Дочь безропотно повернулась, побрела с полузакрытыми глазами в туалет, и что-то горячее, страстное прохватило Аню. Острая вина за детскую любовь, никак не заслуженную, если вспомнить, сколько раз она кричала, теряла терпение… и острый приступ любви к ребенку — бессилие оградить свою девочку от леденящих сквозняков жизни. И любовь, и вина — их никто еще не сумел разделить. Мучительная боль заставила Аню глотнуть воздуху, чтобы не зашлось сердце. И она осталась стоять, она не бросилась к дочери, не смяла ее в объятиях, не расцеловала до бесчувствия. Она не могла это сделать, потому что на руках и в душе ощущала отпечаток некрологов и вот этого тяжелого, как каменная плита: «Он признался». Она не могла коснуться Насти руками, которые недавно еще держали покрытые червоточинами слов листы.

Грязно-зеленые ошметки некрологов преследовали Аню и во сне. А утром разбудил звонком Вадим — он спрашивал, что делать. Она собралась в театр с мутной головой.

Владимир Аполлинарьевич Чалый в своем кабинете — одна рука на телефоне — ответил ей хмурым кивком. С утра в похоронных делах, он не удивился многозначительной молчаливости, с какой Аня разложила перед ним разглаженные утюгом страницы.

— Новосела наброски? — угадал он сразу же. И через некоторое время, почитав: — Ну… неплохо. Хорошие мысли есть. Без этих, конечно, крайностей — спокойнее. И соединить. Прописать. Потом… как это? — официальная часть. А потом уже, — он указал жестом куда-то через множество ближайших забот, — согласовать подписи. Кто из правительства подпишет. Или у них свой некролог будет.
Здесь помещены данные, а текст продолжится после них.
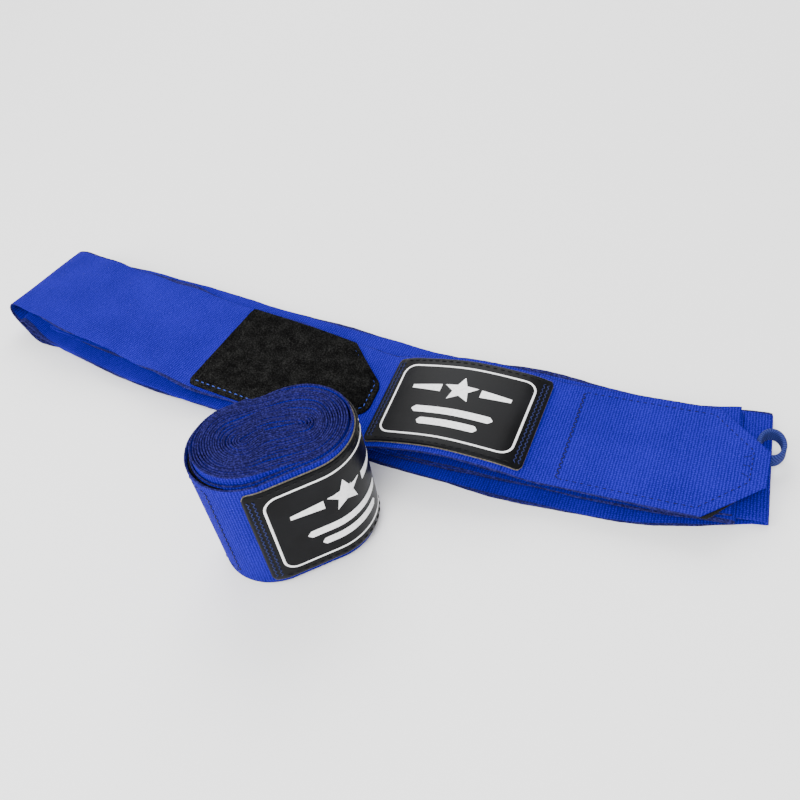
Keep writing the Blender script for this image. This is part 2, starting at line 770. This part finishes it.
def add_label(prefix, route, middle, body):
    """Label with its backing, border, emblem and seams."""
    face = THICK / 2
    start, end = middle - LABEL_LENGTH / 2, middle + LABEL_LENGTH / 2
    backing = band(prefix + "_label_backing", route, start, end, plain(LABEL_WIDTH), LABEL_BACKING,
                   MATERIAL["backing"], lift=face + LABEL_BACKING / 2, step=1.0, columns=20, corner=2.0)
    settle(backing, "backing", body)
    skin = band(prefix + "_label_skin", route, start + 0.15, end - 0.15, plain(LABEL_WIDTH - 0.3), LABEL_SKIN,
                MATERIAL["leather"], lift=face + LABEL_BACKING + LABEL_SKIN / 2, step=0.8, columns=24,
                ripple=label_relief(middle), corner=2.0)
    settle(skin, "leather", body, prefix + "_label")
    surface = Surface(route, middle, face + LABEL_BACKING + LABEL_SKIN)
    verts, faces = [], []
    border = rounded_rectangle(BORDER_LENGTH, BORDER_WIDTH, BORDER_CORNER)
    outline_strip(surface, border, BORDER_LINE, PRINT_LIFT, verts, faces)
    settle(new_object(prefix + "_label_line", verts, faces, MATERIAL["print"]), "print", body,
           prefix + "_label_border")
    verts, faces = [], []
    star_print(surface, STAR_RISE, STAR_RADIUS, verts, faces, PRINT_LIFT)
    for way in (-1, 1):
        filled_print(surface, ladder(way * WING_START, way * WING_END, 10), wing, verts, faces, PRINT_LIFT)
    for centre, half in BARS:
        filled_print(surface, ladder(-half, half, 24), bar(centre, half), verts, faces, PRINT_LIFT)
    settle(new_object(prefix + "_label_star", verts, faces, MATERIAL["print"]), "print", body,
           prefix + "_label_emblem")
    verts, faces = [], []
    for p in END_SEAMS:
        zigzag(surface, p, END_SEAM_HALF, LABEL_ZIGZAG, verts, faces)
    settle(new_object(prefix + "_label_zigzag", verts, faces, MATERIAL["navy_thread"]), "navy_thread", body,
           prefix + "_label_stitching")
    verts, faces = [], []
    for q in (-SIDE_SEAM, SIDE_SEAM):
        sew(surface, [(-SIDE_SEAM_HALF, q), (SIDE_SEAM_HALF, q)], MARGIN_SEAM, verts, faces)
    margin_seam = new_object(prefix + "_label_margin_seam", verts, faces, MATERIAL["black_thread"])
    settle(margin_seam, "black_thread", body)


def wing(p):
    """Tapering bar beside the star."""
    half_height = WING_HALF_HEIGHT * (1 - 0.55 * (abs(p) - WING_START) / (WING_END - WING_START))
    return STAR_RISE - half_height, STAR_RISE + half_height


def bar(centre, half_length):
    """Bar with rounded ends."""
    def span(p):
        over = max(0.0, abs(p) - (half_length - BAR_HALF_HEIGHT)) / BAR_HALF_HEIGHT
        high = BAR_HALF_HEIGHT * math.sqrt(max(0.02, 1 - over * over))
        return centre - high, centre + high
    return span


def label_relief(middle):
    """Seams pull the label's skin in; its margin is a little raised outside them."""
    def ripple(along, across):
        p = along - middle
        near_end = min(abs(abs(p) - END_SEAM_MIDDLE) / 1.6, 1.0)
        near_side = min(abs(abs(across) - SIDE_SEAM), 1.0)
        slow = noise.noise(Vector((along * 0.05, across * 0.06, 2.0)))
        return 0.0, -0.13 * (1 - near_end) - 0.10 * (1 - near_side) + 0.05 * slow
    return ripple


def add_pile(prefix, route, label_middle, body, thick, fibres):
    """Pile patch: a tape with a brushed field of fibres and a bare margin, and its seam."""
    end = label_middle - LABEL_LENGTH / 2 - PILE_GAP
    start = end - PILE_LENGTH
    half = pointed(PILE_LENGTH, PILE_SHOULDER, PILE_WIDTH, PILE_TIP)
    base = band(prefix + "_pile_tape", route, start, end, half, thick, MATERIAL["pile"],
                lift=THICK / 2 + thick / 2, step=1.0, columns=24, ripple=pile_relief(start, half, thick),
                corner=2.5)
    settle(base, "pile", body, prefix + "_pile_patch")
    surface = Surface(route, start, THICK / 2 + thick)
    verts, faces = [], []
    for _ in range(fibres):
        p = dice.uniform(0.5, PILE_LENGTH - 2.8)
        q = dice.uniform(2.9 - half(p), half(p) - 0.6)
        fibre(surface, p, q, thick, verts, faces)
    settle(new_object(prefix + "_pile_fibres", verts, faces, MATERIAL["pile"]), "pile", body)
    verts, faces = [], []
    inset = PILE_SEAM_INSET
    wide, tip = PILE_WIDTH / 2 - inset, PILE_TIP / 2 - inset * 0.4
    corners = [(inset, -wide), (PILE_SHOULDER - inset * 0.4, -wide), (PILE_LENGTH - inset, -tip),
               (PILE_LENGTH - inset, tip), (PILE_SHOULDER - inset * 0.4, wide)]
    sew(surface, corners, PILE_SEAM, verts, faces)
    settle(new_object(prefix + "_pile_seam", verts, faces, MATERIAL["blue_thread"]), "blue_thread", body,
           *([prefix + "_pile_stitching"] if prefix == "folded" else []))


def pile_relief(start, half, thick):
    """Brushed field a little lumpy, bare margin pressed flat."""
    def ripple(along, across):
        reach = half(along - start)
        margin = min(along - start + 2.4, start + PILE_LENGTH - along, reach + across, reach - across + 2.4)
        field = min(max((margin - 2.6) / 0.6, 0.0), 1.0)
        lumps = noise.noise(Vector((along * 0.35, across * 0.35, 1.5))) * 0.5 + 0.5
        return 0.0, (field * (0.25 + 0.25 * lumps) - 0.15) * thick
    return ripple


def fibre(surface, p, q, thick, verts, faces):
    """One brushed loop fibre: a thin strip that stands up, leans and curls over."""
    lean = dice.uniform(0, 2 * math.pi)
    side = lean + math.pi / 2
    reach = dice.uniform(0.25, 0.6)
    tall = dice.uniform(0.35, 0.75) * thick
    start = len(verts)
    for share, rise, width in ((0.0, 0.0, 0.07), (0.35, 0.75, 0.07), (0.75, 1.0, 0.06), (1.0, 0.7, 0.03)):
        for way in (-1, 1):
            verts.append(surface.at(p + math.cos(lean) * reach * share + math.cos(side) * width * way,
                                    q + math.sin(lean) * reach * share + math.sin(side) * width * way,
                                    tall * rise - 0.05))
    for lane in range(3):
        a = start + lane * 2
        faces.append((a, a + 1, a + 3, a + 2))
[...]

Она не успела ничего объяснить, как зазвонил телефон. Прощание с телом покойного, говорил Чалый, повторяя выражения собеседника, протокол обряда. Аня нервничала, со страхом ожидая, что в кабинет заглянет Новосел. И они с Чалым, Новосел и Чалый, обменяются сочувственными словами: «какая беда!» — а затем пожмут друг другу руки.

Когда Чалый с нетерпеливой уже гримасой положил трубку и глянул на Аню, он уловил, что и с набросками Новосела, в общем, ему приглянувшимися, не все ладно.
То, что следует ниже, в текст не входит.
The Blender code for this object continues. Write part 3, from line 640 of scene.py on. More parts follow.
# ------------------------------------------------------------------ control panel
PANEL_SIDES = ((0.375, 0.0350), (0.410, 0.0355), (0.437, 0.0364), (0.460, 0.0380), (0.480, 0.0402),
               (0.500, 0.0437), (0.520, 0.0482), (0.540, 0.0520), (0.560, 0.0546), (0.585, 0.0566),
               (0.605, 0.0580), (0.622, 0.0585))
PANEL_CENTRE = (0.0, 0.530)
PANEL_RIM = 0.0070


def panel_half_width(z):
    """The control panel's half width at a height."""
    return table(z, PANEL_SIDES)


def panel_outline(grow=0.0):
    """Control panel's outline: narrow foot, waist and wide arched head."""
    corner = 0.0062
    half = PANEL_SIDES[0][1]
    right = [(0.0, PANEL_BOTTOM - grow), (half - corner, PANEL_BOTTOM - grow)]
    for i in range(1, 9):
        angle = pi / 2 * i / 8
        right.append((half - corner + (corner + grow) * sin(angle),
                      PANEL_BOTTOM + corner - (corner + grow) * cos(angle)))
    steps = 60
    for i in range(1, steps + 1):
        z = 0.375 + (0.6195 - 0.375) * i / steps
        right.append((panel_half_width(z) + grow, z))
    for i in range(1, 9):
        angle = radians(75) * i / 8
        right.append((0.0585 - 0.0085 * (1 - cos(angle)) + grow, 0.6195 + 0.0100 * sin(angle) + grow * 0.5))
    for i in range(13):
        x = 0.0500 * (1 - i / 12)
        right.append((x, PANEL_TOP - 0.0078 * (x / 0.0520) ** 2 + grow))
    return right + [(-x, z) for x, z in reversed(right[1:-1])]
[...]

Она едва начала рассказ, как заскочил с табелем в руках Федорович — Валентин Федорович Росин, сверстник Колмогорова с иссеченным лицом римского ветерана. Несчастный, в черном костюме с черным галстуком, Федорович оказался единственным, наверное, во всем театре человеком, который успел подумать и о табеле рабочего времени, и о трауре.
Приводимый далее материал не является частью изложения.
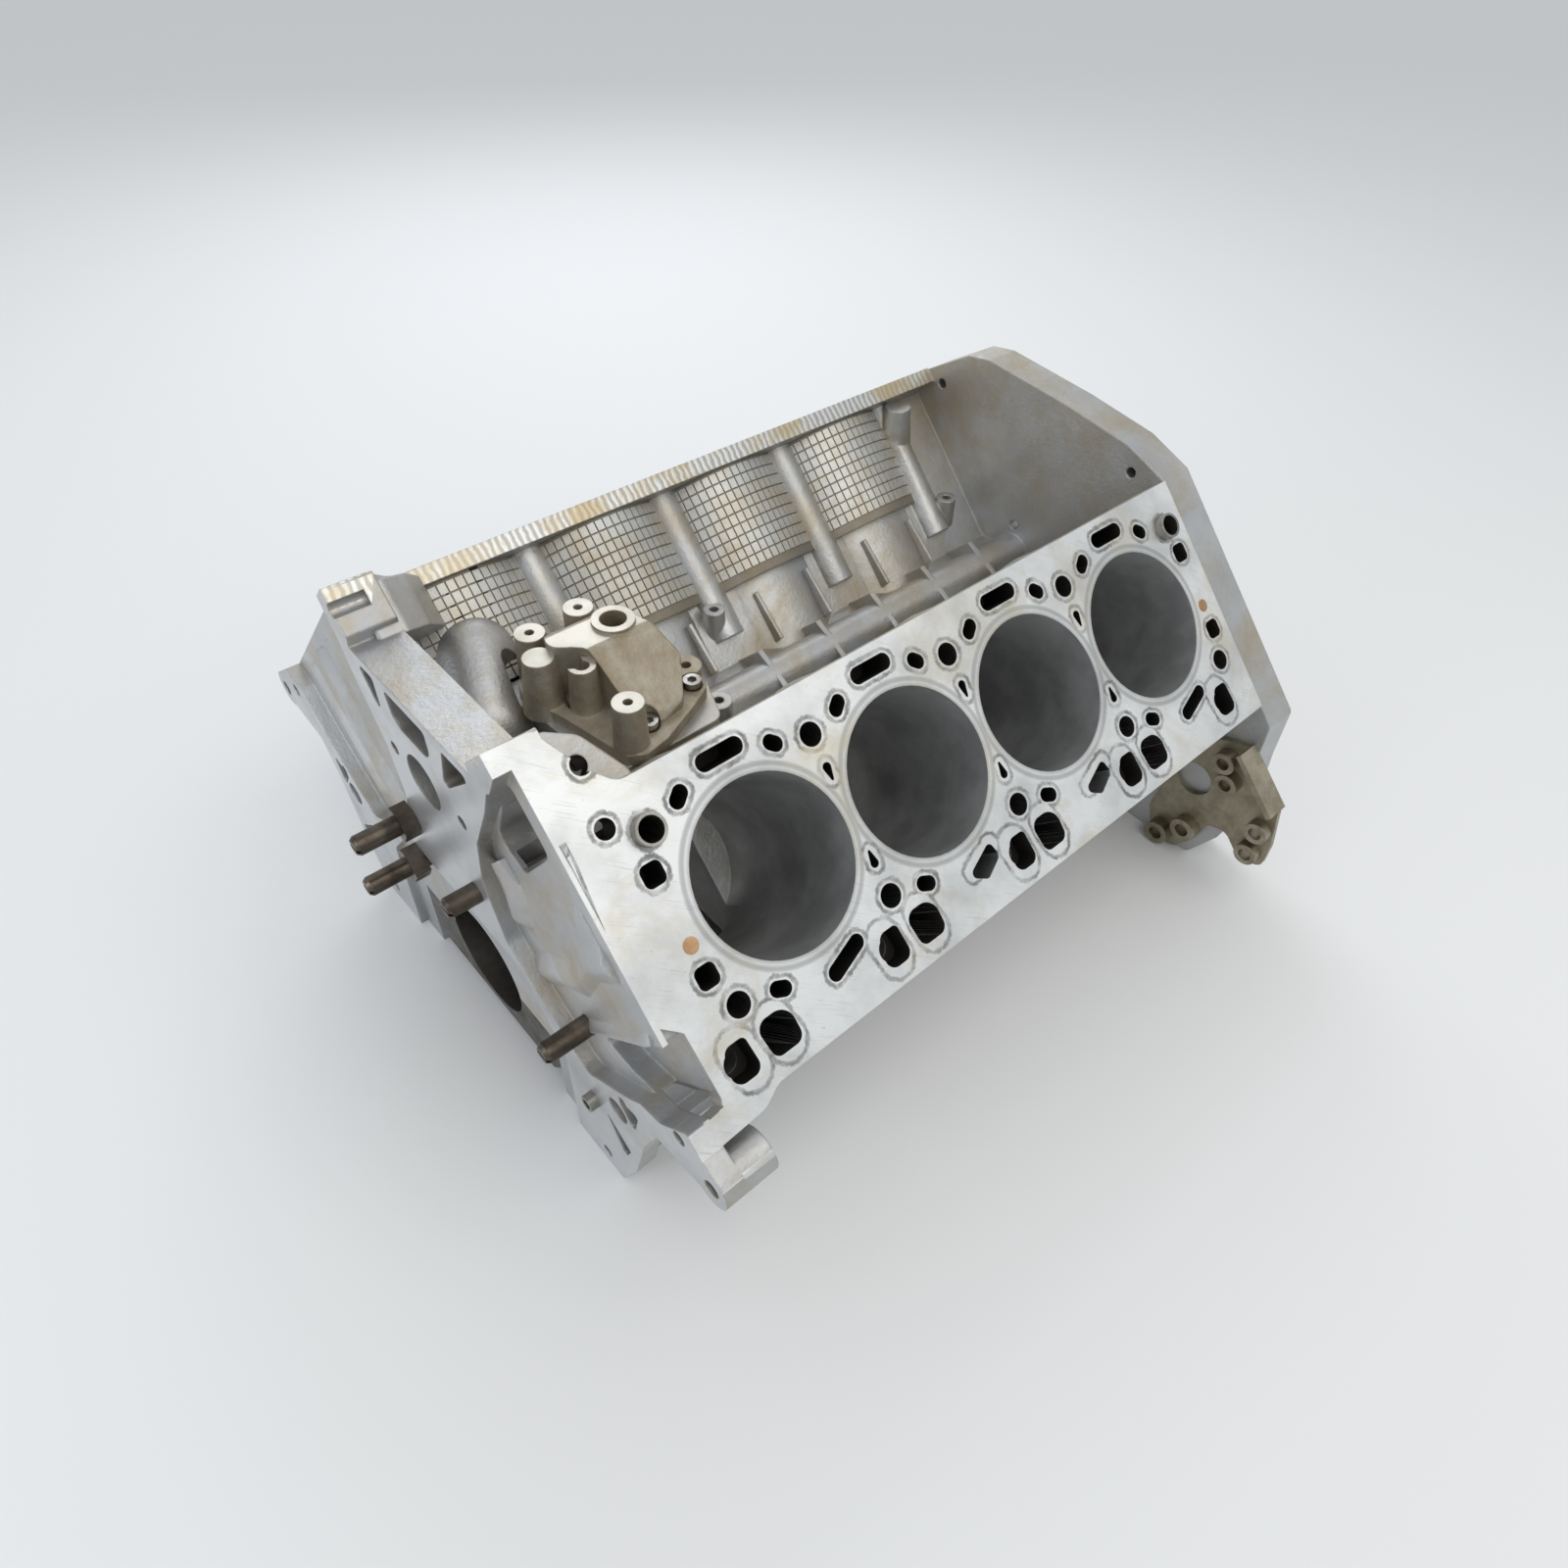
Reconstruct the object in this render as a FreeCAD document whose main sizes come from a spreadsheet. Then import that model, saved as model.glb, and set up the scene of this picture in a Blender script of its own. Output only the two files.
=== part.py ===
# Bare V8 engine block with its main bearing caps, dowels, plugs and brackets.
# X runs along the crankshaft from the timing end to the flywheel end, Z is up.
# The origin is where the crankshaft axis meets the front cover face.
# Each bank is built upright on the crankshaft axis and then tilted about it:
# there X is along the crank, Y across the deck and Z the distance from the axis.
import FreeCAD
import Part

import math
import os
import re

SIZES = [
    # cylinders and decks
    ("bore_diameter", 89.0), ("bore_pitch", 98.0), ("bank_tilt", 45.0), ("bank_offset", 20.0),
    ("deck_height", 213.0), ("deck_inboard", 70.0), ("deck_outboard", 86.5), ("deck_slab", 10.0),
    ("first_bore", 98.5), ("rear_land", 68.5), ("bore_foot", 76.0), ("jacket_radius", 66.0),
    ("jacket_inboard", 50.0), ("jacket_outboard", 72.0), ("jacket_foot", 132.0),
    ("bank_foot", 80.0),
    # deck openings
    ("head_bolt_diameter", 12.5), ("head_bolt_row", 45.0), ("head_bolt_depth", 70.0),
    ("coolant_depth", 26.0), ("drain_depth", 70.0), ("drain_wall_outboard", 82.0),
    ("pocket_depth", 14.0), ("oil_hole_diameter", 13.5),
    # crankcase
    ("main_bore_diameter", 75.0), ("bulkhead_width", 24.0), ("pan_rail_drop", 58.0),
    ("skirt_half_width", 128.0), ("skirt_wall", 15.0), ("rail_half_width", 137.0),
    ("rail_height", 11.0), ("pan_bolt_row", 128.5), ("pan_bolt_diameter", 6.8), ("pan_bolt_margin", 24.0),
    ("mount_spacing_along", 60.0), ("mount_spacing_up", 36.0), ("mount_height", 4.0), ("valley_floor", 98.0), ("bay_half_height", 80.0),
    ("gallery_radius", 14.0), ("gallery_bore_diameter", 16.0),
    # ends
    ("front_flange", 12.0), ("front_recess", 5.0), ("rear_flange", 26.0), ("rear_plate", 11.0),
    ("rear_rim", 20.0), ("bell_radius", 227.0), ("front_bulkhead", 52.0),
    # caps and fasteners
    ("cap_half_width", 74.0), ("cap_height", 42.0), ("main_bolt_row", 50.0),
    ("main_bolt_diameter", 11.0), ("main_bolt_grip", 45.0), ("main_bolt_head", 10.0),
    ("side_bolt_diameter", 8.0), ("side_bolt_drop", 24.0), ("side_bolt_head", 7.0), ("fit_gap", 0.1),
    # pins, dowels and plugs
    ("guide_pin_diameter", 12.0), ("guide_pin_long", 35.0), ("guide_pin_short", 19.0),
    ("guide_pin_seat", 11.0), ("pin_collar", 9.5), ("pin_collar_flats", 19.0),
    ("dowel_outer_diameter", 15.5), ("dowel_inner_diameter", 12.5),
    ("dowel_length", 14.0), ("dowel_proud", 6.0), ("deck_plug_diameter", 8.0), ("deck_plug_depth", 5.0),
    ("core_plug_diameter", 32.0), ("core_plug_depth", 6.0), ("core_plug_wall", 3.0),
    ("cover_dowel_diameter", 10.0), ("cover_dowel_bore", 6.5), ("cover_dowel_seat", 9.0),
    ("cover_dowel_proud", 5.5), ("bell_dowel_diameter", 12.0), ("bell_dowel_seat", 14.0),
    ("bell_dowel_proud", 8.0), ("gallery_plug_length", 10.0),
    # valley housing
    ("housing_seat", 143.0), ("housing_plate", 7.0), ("post_top", 178.0), ("port_top", 185.0),
    ("port_diameter", 15.0), ("housing_screw_diameter", 6.0), ("housing_screw_head", 6.0),
    # rear bracket
    ("bracket_plate", 4.0), ("bracket_bolt_diameter", 9.0), ("bracket_nut_height", 8.0),
]

doc = FreeCAD.newDocument("engine_block")
sheet = doc.addObject("Spreadsheet::Sheet", "Sizes")
for row, (alias, value) in enumerate(SIZES, 1):
    sheet.set(f"A{row}", alias.replace("_", " "))
    sheet.set(f"B{row}", str(value))
    sheet.setAlias(f"B{row}", alias)
doc.recompute()

ALIAS = re.compile(r"\b(" + "|".join(alias for alias, _ in SIZES) + r")\b")
ALONG_X = FreeCAD.Rotation(FreeCAD.Vector(1, 1, 1), 120)
NEAR, FAR = -1, 1
BANKS = {"near": NEAR, "far": FAR}
CYLINDERS = range(4)
MAINS = range(5)


def size(alias):
    """The number in the sheet's cell of this name."""
    return float(sheet.get(alias))


def bind(obj, **formulas):
    """Ties properties of an object to formulas of the sheet's names."""
    for name, formula in formulas.items():
        obj.setExpression(name.replace("__", "."), ALIAS.sub(r"Sizes.\1", str(formula)))
    return obj


def at(obj, x, y, z):
    """Ties an object's position to three formulas."""
    return bind(obj, Placement__Base__x=x, Placement__Base__y=y, Placement__Base__z=z)


def box(name, corner, extent):
    obj = bind(doc.addObject("Part::Box", name), Length=extent[0], Width=extent[1], Height=extent[2])
    return at(obj, *corner)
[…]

— Спектакля не будет. Сегодня опоздания не засчитываем, — сказал Чалый и, приняв табель, положил его поверх некрологов.

— А в пятницу?

— До пятницы дожить надо.

Потом сразу зазвонил телефон. И опять она прервалась. Звонили и с соболезнованиями, и с вопросами. Аня исподлобья приглядывалась к Чалому, который, в десятый раз разговаривая о том же тяжком предмете, находил новые, пусть даже только переиначенные слова. Разумеется, это было необходимо не собеседнику, всякий раз другому, а самому Чалому. Должно быть, он догадывался, понимал каким-то целомудренным чувством, как легко заболтать то, что стояло за словами. Чувствовал — и сопротивлялся неизбежному.

Артисты, работники театра, коллеги из оперы открывали дверь, прежде чем она успевала закрыться. Покинувшая кабинет Колмогорова жизнь сместилась сюда, к Чалому. Он выслушивал, отвечал, отдавал распоряжения, напоминал, а она сидела рядом, приготовив два слова: «Он признался».

Оставшись с Аней наедине, Чалый вернулся к тому озадаченному… брезгливому что ли выражению лица, с каким вдумывался в ее рассказ.

— Он признался, — бухнула Аня.

Чалый разве не отшатнулся. «А вот это совсем лишнее», — мелькнуло в лице. Почудилось это Ане или нет, больше ничего нельзя было разобрать: лицо его закаменело. И Аня заторопилась произнести несколько незначащих слов, чтобы смягчить удар.

После короткого стука снова открылась дверь. Чалый раздраженно оглянулся с намерением прекратить хождения. Вошла Майя Игоревна Колмогорова.

Чалый встал, протягивая руки, — то ли обнять хотел, то ли красноречивым жестом выразить свои чувства. Но Колмогорова сказала «здравствуйте», словно предупреждая все громкое, ненужное. Женщина с белокурой волной волос по плечам, расчесанных сегодня так же, как вчера. Он взял ее широкую в ладони руку и молча крепко пожал.